Why the Navy Needs Admiral Caudle

Caudle is regarded as the “honey‑badger” admiral: fearless, no-nonsense, relentless in exposing systemic failures—especially in shipbuilding. He’s demanded accountability of the industrial base delivering delayed vessels and overpriced programs. At his Senate hearing, he framed the Navy’s challenge bluntly: diminished fleet size, costly delays, and the rapid rise of Chinese naval power. Sailors, he said, are America’s true edge—but they need ships, weapons, and modernization to fight effectively.

What He Says He Might Do

During his Senate testimony, Caudle promised to:

  • Review whether to retire USS Boise (SSN‑764) after nearly a decade dockside, she has been plagued by maintenance issues.

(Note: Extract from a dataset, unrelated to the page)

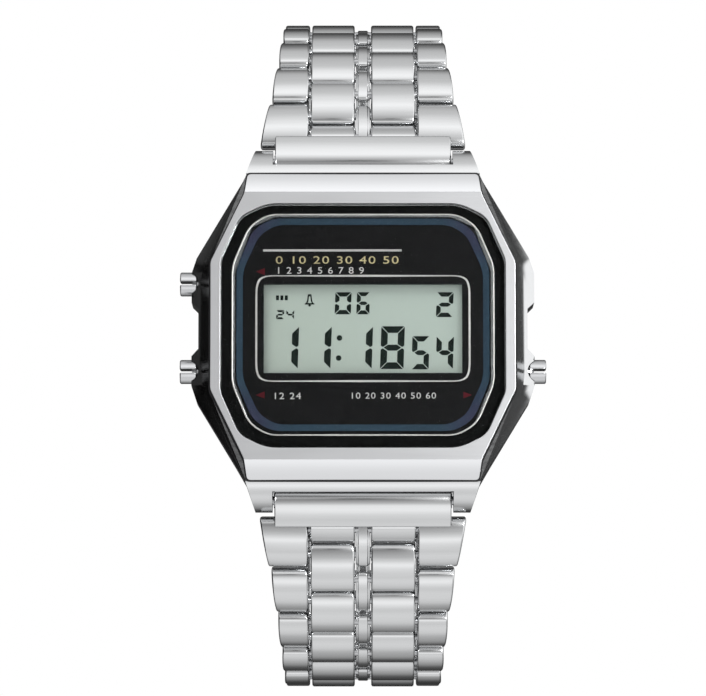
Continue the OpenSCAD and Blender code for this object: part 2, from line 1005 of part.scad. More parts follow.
module clasp_inner_leaf() {
    color(steel)
        in_clasp()
            difference() {
                union() {
                    box(-leaf_w / 2, leaf_w / 2, inner_low, inner_low + leaf_t,
                        -clasp_z + link_r + 0.2, hinge_z);
                    box(-ear_out, ear_out, inner_low, inner_low + leaf_t,
                        -clasp_z + link_r + 0.2, -clasp_z + link_r + ear_reach);
                    both_x() {
                        clasp_rod(-clasp_z, 0, ear_in, ear_out, link_r);
                        box(ear_in, ear_out, -link_r, 0, -clasp_z, -clasp_z + link_r + ear_reach);
                        clasp_rod(hinge_z, top_pin_h, knuckle_half + knuckle_gap, leaf_w / 2,
                            top_knuckle_r);
                    }
                }
                box(-knuckle_half - knuckle_gap / 2, knuckle_half + knuckle_gap / 2, -link_t,
                    link_t, hinge_z - top_knuckle_r - leaf_back_off, clasp_z);
                clasp_rod(-clasp_z, 0, -leaf_w, leaf_w, pin_r + seat_gap);
                clasp_rod(hinge_z, top_pin_h, -leaf_w, leaf_w, clasp_pin_r + run_gap);
            }
}

module clasp_middle_leaf() {
    color(dark_steel)
        in_clasp()
            difference() {
                union() {
                    box(-leaf_w / 2, leaf_w / 2, middle_low, middle_low + leaf_t,
                        -hinge_z + bottom_knuckle_r + leaf_back_off,
                        hinge_z - top_knuckle_r - leaf_back_off);
                    box(-knuckle_half, knuckle_half, middle_low, middle_low + leaf_t,
                        0, hinge_z);
                    clasp_rod(hinge_z, top_pin_h, -knuckle_half, knuckle_half, top_knuckle_r);
                    both_x() {
                        box(knuckle_half + knuckle_gap, leaf_w / 2, middle_low,
                            middle_low + leaf_t, -hinge_z, 0);
                        clasp_rod(-hinge_z, bottom_pin_h, knuckle_half + knuckle_gap,
                            leaf_w / 2, leaf_knuckle_r);
                    }
                }
                clasp_rod(hinge_z, top_pin_h, -leaf_w, leaf_w, clasp_pin_r + seat_gap);
                clasp_rod(-hinge_z, bottom_pin_h, -leaf_w, leaf_w, clasp_pin_r + run_gap);
            }
}

module clasp_cover() {
    color(steel)
        in_clasp()
            difference() {
                union() {
                    box(-cover_w / 2, cover_w / 2, cover_low, cover_low + cover_t, -hinge_z,
                        clasp_z + cover_end);
                    both_x()
                        box(cover_w / 2 - wall_t, cover_w / 2, -link_r, cover_low + eps,
                            -hinge_z, clasp_z + cover_end);
                    clasp_rod(-hinge_z, bottom_pin_h, -knuckle_half, knuckle_half,
                        bottom_knuckle_r);
                }
                clasp_rod(-hinge_z, bottom_pin_h, -leaf_w, leaf_w, clasp_pin_r + seat_gap);
                clasp_rod(clasp_z, 0, -cover_w, cover_w, pin_r + seat_gap);
            }
}

module clasp_pin_top() {
    color(dark_steel)
        in_clasp()
            clasp_rod(hinge_z, top_pin_h, -leaf_w / 2, leaf_w / 2, clasp_pin_r);
}

module clasp_pin_bottom() {
    color(dark_steel)
        in_clasp()
            clasp_rod(-hinge_z, bottom_pin_h, -leaf_w / 2, leaf_w / 2, clasp_pin_r);
}

module clasp_bar_12() {
    color(dark_steel)
        in_clasp()
            clasp_rod(clasp_z, 0, -cover_w / 2, cover_w / 2, pin_r);
}

module clasp_bar_6() {
    color(dark_steel)
        in_clasp()
            clasp_rod(-clasp_z, 0, -ear_out, ear_out, pin_r);
}

case_body();
bezel_plate();
crystal();
dial_plate();
lcd_panel();
lcd_reflector();
module_frame();
contact_strips();
circuit_board();
chip();
quartz_can();
lamp();
switch_leaves();
battery();
battery_clip();
sounder_disc();
case_back();
back_screws();
back_gasket();
button_light();
button_mode();
button_start();
button_seals();
clip_light();
clip_mode();
clip_start();
spring_bar_12();
spring_bar_6();
end_link_12();
end_link_6();
link_12(1);  // link_12_01
link_12(2);  // link_12_02
link_12(3);  // link_12_03
link_12(4);  // link_12_04
link_12(5);  // link_12_05
link_12(6);  // link_12_06
link_12(7);  // link_12_07
link_12(8);  // link_12_08
link_12(9);  // link_12_09
link_12(10);  // link_12_10
link_6(1);  // link_6_01
link_6(2);  // link_6_02
link_6(3);  // link_6_03
link_6(4);  // link_6_04
link_6(5);  // link_6_05
link_6(6);  // link_6_06
link_6(7);  // link_6_07
link_6(8);  // link_6_08
link_6(9);  // link_6_09
link_6(10);  // link_6_10
clasp_inner_leaf();
clasp_middle_leaf();
clasp_cover();
clasp_pin_top();
clasp_pin_bottom();
clasp_bar_12();
clasp_bar_6();
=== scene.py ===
"""Digital watch on a steel link bracelet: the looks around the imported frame.

Every shape is in millimetres in the frame's own axes until it goes into its mesh:
X to the 3 o'clock side, Z to 12 o'clock, and the face looks along -Y. A depth is
measured from the bezel's front towards the wrist, as on a maker's drawing.
"""

import json
import math
from contextlib import contextmanager
from types import SimpleNamespace

import bmesh
import bpy
import numpy as np
from bpy.props import FloatProperty, FloatVectorProperty, PointerProperty
from bpy.types import Operator, Panel, PropertyGroup
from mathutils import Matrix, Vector

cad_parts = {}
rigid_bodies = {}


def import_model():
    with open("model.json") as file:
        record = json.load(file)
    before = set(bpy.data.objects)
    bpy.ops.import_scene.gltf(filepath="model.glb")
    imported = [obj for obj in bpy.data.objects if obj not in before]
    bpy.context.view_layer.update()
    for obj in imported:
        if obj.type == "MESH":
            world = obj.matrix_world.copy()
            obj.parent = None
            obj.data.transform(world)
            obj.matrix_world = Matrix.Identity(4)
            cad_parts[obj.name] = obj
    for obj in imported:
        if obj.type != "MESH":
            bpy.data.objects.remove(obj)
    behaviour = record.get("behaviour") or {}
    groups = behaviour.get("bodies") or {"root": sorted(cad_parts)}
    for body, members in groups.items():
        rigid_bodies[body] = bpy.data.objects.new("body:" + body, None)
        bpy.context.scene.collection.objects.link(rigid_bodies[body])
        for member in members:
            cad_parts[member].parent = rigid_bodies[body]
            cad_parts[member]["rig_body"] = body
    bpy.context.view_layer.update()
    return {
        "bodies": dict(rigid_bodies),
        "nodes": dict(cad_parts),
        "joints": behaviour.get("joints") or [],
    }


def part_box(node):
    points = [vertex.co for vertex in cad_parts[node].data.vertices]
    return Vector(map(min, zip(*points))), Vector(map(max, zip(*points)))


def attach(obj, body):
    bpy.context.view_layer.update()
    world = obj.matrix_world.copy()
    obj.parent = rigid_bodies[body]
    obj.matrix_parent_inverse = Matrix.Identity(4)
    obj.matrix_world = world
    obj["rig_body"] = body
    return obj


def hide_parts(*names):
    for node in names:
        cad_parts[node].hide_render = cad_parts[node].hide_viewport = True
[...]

  • Address the chronic backlog of ship maintenance by borrowing lessons from commercial cruise lines—embracing efficient turnarounds, flexible dock schedules, and empowered crews to lift readiness toward an 80 % readiness goal by 2027.

  • Execute a full‑spectrum readiness transformation—modernizing ships, investing in technology, scaling sailor training and readiness, and building alliances across the industrial base and international partners—especially to meet AUKUS submarine commitments for Australia (2.3 Virginia‑class subs/year), given current U.S. output is only ~1.3 per year.

  • Maintain enlistment standards despite looser policies—arguing expanded access does not dilute quality and emphasizing accountability and standards remain central to his leadership philosophy.

Closing Fire

Caudle’s confirmation caps off a long drought—more than five months without a Senate‑confirmed CNO.

He emerges as the figure who seeks to drag the Navy out of bureaucratic malaise, rebuild its industrial sinews, and give a submarine‑rooted pragmatism to a service under existential strain.

With world powers circling in contested seas, Caudle vows to ensure America’s maritime dominance remains unchallenged.